Le Dieu que je sers est un Dieu clément, un père ; qui me touche, c’est sa bonté : elle efface à mes yeux tous ses autres attributs ; elle est le seul que je conçois. Sa puissance m’étonne, son immensité me confond, sa justice… Il a fait l’homme faible ; puisqu’il est juste, il est clément. Le Dieu vengeur est le Dieu des méchants. Je ne puis ni le craindre pour moi ni l’implorer contre un autre. O Dieu de paix, Dieu de bonté ! c’est toi que j’adore : c’est de toi, je le sens, que je suis l’ouvrage, et j’espère te retrouver au jugement dernier tel que tu parles à mon cœur durant la vie.

Comme l’amour et la religion sont heureusement mêlés dans ce tableau ! Ce style, ces sentiments n’ont point de modèle dans l’antiquité[1]. Il faudrait être insensé pour repousser un culte qui fait sortir du cœur des accents si tendres, et qui a, pour ainsi dire, ajouté de nouvelles cordes à l’âme.

Voulez-vous un autre exemple de ce nouveau langage des passions, inconnu sous le polythéisme. Ecoutez parler Clémentine ; ses expressions sont peut-être encore plus naturelles, plus touchantes et plus sublimement naïves que celles de Julie :

Je consens, monsieur, du fond de mon cœur (c’est très sérieusement, comme vous voyez), que vous n’ayez que de la haine, du mépris, de l’horreur pour la malheureuse Clémentine ; mais je vous conjure, pour l’intérêt de votre âme immortelle, de vous attacher à la véritable l’Église. Eh bien, monsieur, que me répondez-vous (en suivant de son charmant visage le mien, que je tenais encore tourné, car je ne me sentais pas la force de la regarder) ? Dites, monsieur, que vous y consentez ; je vous ai toujours cru le cœur honnête et sensible : dites qu’il se rend à la vérité. Ce n’est pas pour moi que je vous sollicite ; je vous ai déclaré que je prends le mépris pour mon partage : il ne sera pas dit que vous vous serez rendu aux instances d’une femme ; non, monsieur, votre seule conscience en aura l’honneur. Je ne vous cacherai point ce que je médite pour moi-même.

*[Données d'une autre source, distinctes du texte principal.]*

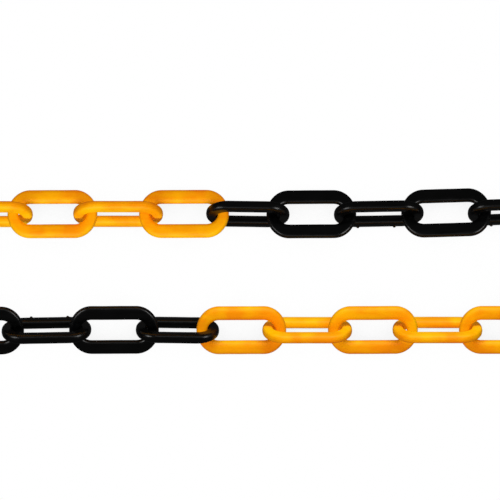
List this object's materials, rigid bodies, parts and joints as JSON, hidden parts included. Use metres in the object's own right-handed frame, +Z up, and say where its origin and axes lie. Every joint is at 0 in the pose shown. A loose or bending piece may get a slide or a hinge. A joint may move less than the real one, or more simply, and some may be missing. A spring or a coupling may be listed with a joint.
{
  "type": "plastic barrier chain",
  "caption": "Plastic barrier chain of moulded oval links in yellow and black sections, every second link turned on edge, laid on the ground as a hairpin.",
  "frame": {"origin": "on the ground, under the middle of the chain as it lies", "axes": "+Z up, X along the two rows with the bend at +X and the free ends at -X, +Y towards the row that starts with link 1"},
  "size_m": [0.4476, 0.0988, 0.0294],
  "materials": {
    "yellow_plastic": "semi-gloss injection-moulded polyethylene, orange-yellow, slightly translucent",
    "black_plastic": "semi-gloss injection-moulded polyethylene, black"
  },
  "bodies": {
    "link_01_yellow": {"link_01_yellow": "yellow_plastic"},
    "link_02_yellow": {"link_02_yellow": "yellow_plastic"},
    "link_03_yellow": {"link_03_yellow": "yellow_plastic"},
    "link_04_yellow": {"link_04_yellow": "yellow_plastic"},
    "link_05_yellow": {"link_05_yellow": "yellow_plastic"},
    "link_06_yellow": {"link_06_yellow": "yellow_plastic"},
    "link_07_black": {"link_07_black": "black_plastic"},
    "link_08_black": {"link_08_black": "black_plastic"},
    "link_09_black": {"link_09_black": "black_plastic"},
    "link_10_black": {"link_10_black": "black_plastic"},
    "link_11_black": {"link_11_black": "black_plastic"},
    "link_12_black": {"link_12_black": "black_plastic"},
    "link_13_yellow": {"link_13_yellow": "yellow_plastic"},
    "link_14_yellow": {"link_14_yellow": "yellow_plastic"},
    "link_15_yellow": {"link_15_yellow": "yellow_plastic"},
    "link_16_yellow": {"link_16_yellow": "yellow_plastic"},
    "link_17_yellow": {"link_17_yellow": "yellow_plastic"},
    "link_18_yellow": {"link_18_yellow": "yellow_plastic"},
    "link_19_black": {"link_19_black": "black_plastic"},
    "link_20_black": {"link_20_black": "black_plastic"},
    "link_21_black": {"link_21_black": "black_plastic"},
    "link_22_black": {"link_22_black": "black_plastic"},
    "link_23_black": {"link_23_black": "black_plastic"},
    "link_24_black": {"link_24_black": "black_plastic"}
  },
  "joints": [
    {"name": "fold_01_02", "type": "hinge", "parent": "link_02_yellow", "child": "link_01_yellow", "pos_m": [-0.17739, 0.03439, 0.01311], "axis": [0, 0.9219, -0.3875], "range_deg": [-120, 120]},
    {"name": "fold_02_03", "type": "hinge", "parent": "link_03_yellow", "child": "link_02_yellow", "pos_m": [-0.13199, 0.03439, 0.01311], "axis": [0, -0.9219, 0.3875], "range_deg": [-120, 120]},
    {"name": "fold_03_04", "type": "hinge", "parent": "link_04_yellow", "child": "link_03_yellow", "pos_m": [-0.10199, 0.03433, 0.01311], "axis": [-0.0048, 0.9219, -0.3875], "range_deg": [-120, 120]},
    {"name": "fold_04_05", "type": "hinge", "parent": "link_05_yellow", "child": "link_04_yellow", "pos_m": [-0.05659, 0.03457, 0.01311], "axis": [0.0048, -0.9219, 0.3875], "range_deg": [-120, 120]},
    {"name": "fold_05_06", "type": "hinge", "parent": "link_06_yellow", "child": "link_05_yellow", "pos_m": [-0.02629, 0.03444, 0.01311], "axis": [-0.0048, 0.9219, -0.3875], "range_deg": [-120, 120]},
    {"name": "fold_06_07", "type": "hinge", "parent": "link_07_black", "child": "link_06_yellow", "pos_m": [0.01911, 0.03468, 0.01311], "axis": [0.0048, -0.9219, 0.3875], "range_deg": [-120, 120]},
    {"name": "fold_07_08", "type": "hinge", "parent": "link_08_black", "child": "link_07_black", "pos_m": [0.04701, 0.03428, 0.01311], "axis": [-0.0048, 0.9219, -0.3875], "range_deg": [-120, 120]},
    {"name": "fold_08_09", "type": "hinge", "parent": "link_09_black", "child": "link_08_black", "pos_m": [0.09241, 0.03452, 0.01311], "axis": [0.0048, -0.9219, 0.3875], "range_deg": [-120, 120]},
    {"name": "fold_09_10", "type": "hinge", "parent": "link_10_black", "child": "link_09_black", "pos_m": [0.1246, 0.03447, 0.01311], "axis": [-0.0273, 0.9215, -0.3875], "range_deg": [-120, 120]},
    {"name": "fold_10_11", "type": "hinge", "parent": "link_11_black", "child": "link_10_black", "pos_m": [0.16998, 0.03582, 0.01311], "axis": [0.0273, -0.9215, 0.3875], "range_deg": [-120, 120]},
    {"name": "turn_11_12", "type": "hinge", "parent": "link_12_black", "child": "link_11_black", "pos_m": [0.20816, 0.03667, 0.01391], "axis": [0.0142, -0.3873, -0.9219], "range_deg": [0, 110]},
    {"name": "turn_12_13", "type": "hinge", "parent": "link_13_yellow", "child": "link_12_black", "pos_m": [0.20925, 0.00709, 0.0147], "axis": [0, 0, -1], "range_deg": [0, 95]},
    {"name": "turn_13_14", "type": "hinge", "parent": "link_13_yellow", "child": "link_14_yellow", "pos_m": [0.19531, -0.03221, 0.0147], "axis": [0, 0, 1], "range_deg": [0, 68]},
    {"name": "fold_14_15", "type": "hinge", "parent": "link_14_yellow", "child": "link_15_yellow", "pos_m": [0.15781, -0.03221, 0.01311], "axis": [0, -0.9219, -0.3875], "range_deg": [-120, 120]},
    {"name": "fold_15_16", "type": "hinge", "parent": "link_15_yellow", "child": "link_16_yellow", "pos_m": [0.12781, -0.03214, 0.01311], "axis": [-0.0048, 0.9219, 0.3875], "range_deg": [-120, 120]},
    {"name": "fold_16_17", "type": "hinge", "parent": "link_16_yellow", "child": "link_17_yellow", "pos_m": [0.08241, -0.03238, 0.01311], "axis": [0.0048, -0.9219, -0.3875], "range_deg": [-120, 120]},
    {"name": "fold_17_18", "type": "hinge", "parent": "link_17_yellow", "child": "link_18_yellow", "pos_m": [0.05211, -0.03225, 0.01311], "axis": [-0.0048, 0.9219, 0.3875], "range_deg": [-120, 120]},
    {"name": "fold_18_19", "type": "hinge", "parent": "link_18_yellow", "child": "link_19_black", "pos_m": [0.00671, -0.03249, 0.01311], "axis": [0.0048, -0.9219, -0.3875], "range_deg": [-120, 120]},
    {"name": "fold_19_20", "type": "hinge", "parent": "link_19_black", "child": "link_20_black", "pos_m": [-0.02118, -0.03209, 0.01311], "axis": [-0.0048, 0.9219, 0.3875], "range_deg": [-120, 120]},
    {"name": "fold_20_21", "type": "hinge", "parent": "link_20_black", "child": "link_21_black", "pos_m": [-0.06658, -0.03233, 0.01311], "axis": [0.0048, -0.9219, -0.3875], "range_deg": [-120, 120]},
    {"name": "fold_21_22", "type": "hinge", "parent": "link_21_black", "child": "link_22_black", "pos_m": [-0.09878, -0.03228, 0.01311], "axis": [-0.0273, 0.9215, 0.3875], "range_deg": [-120, 120]},
    {"name": "fold_22_23", "type": "hinge", "parent": "link_22_black", "child": "link_23_black", "pos_m": [-0.14416, -0.03363, 0.01311], "axis": [0.0273, -0.9215, -0.3875], "range_deg": [-120, 120]},
    {"name": "fold_23_24", "type": "hinge", "parent": "link_23_black", "child": "link_24_black", "pos_m": [-0.17524, -0.03422, 0.01311], "axis": [-0.0338, 0.9212, 0.3875], "range_deg": [-120, 120]}
  ]
}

Je demeurerai dans une paix profonde (elle se leva ici avec un air de dignité, que l’esprit de religion semblait encore augmenter), et lorsque l’ange de la mort paraîtra, je lui tendrai la main : Approche, lui dirai-je, ô toi, ministre de paix ! je te suis au rivage où je brûle d’arriver, et j’y vais retenir une place pour l’homme à qui je ne la souhaite pas de longtemps, mais auprès duquel je veux être éternellement assise.

Ah ! le christianisme est surtout un baume pour nos blessures quand les passions, d’abord soulevées dans notre sein, commencent à s’apaiser, ou par l’infortune, ou par la durée. Il endort la douleur, il fortifie la résolution chancelante, il prévient les rechutes, en combattant, dans une âme à peine guérie, le dangereux pouvoir des souvenirs ; il nous environne de paix et de lumière ; il rétablit pour nous cette harmonie des choses célestes que Pythagore entendait dans le silence de ses passions. Comme il promet toujours une récompense pour un sacrifice, on croit ne rien lui céder en lui cédant tout ; comme il offre à chaque pas un objet plus beau à nos désirs, il satisfait à l’inconstance naturelle de nos cœurs : on est toujours avec lui dans le ravissement d’un amour qui commence, et cet amour a cela d’ineffable, que ses mystères sont ceux de l’innocence et de la pureté.

  1. Il y a toutefois dans ce morceau un mélange vicieux d’expressions métaphysiques et de langage naturel. Dieu, le Tout-puissant, le Seigneur, vaudraient beaucoup mieux que la source de l’être, etc.(N.d.A.)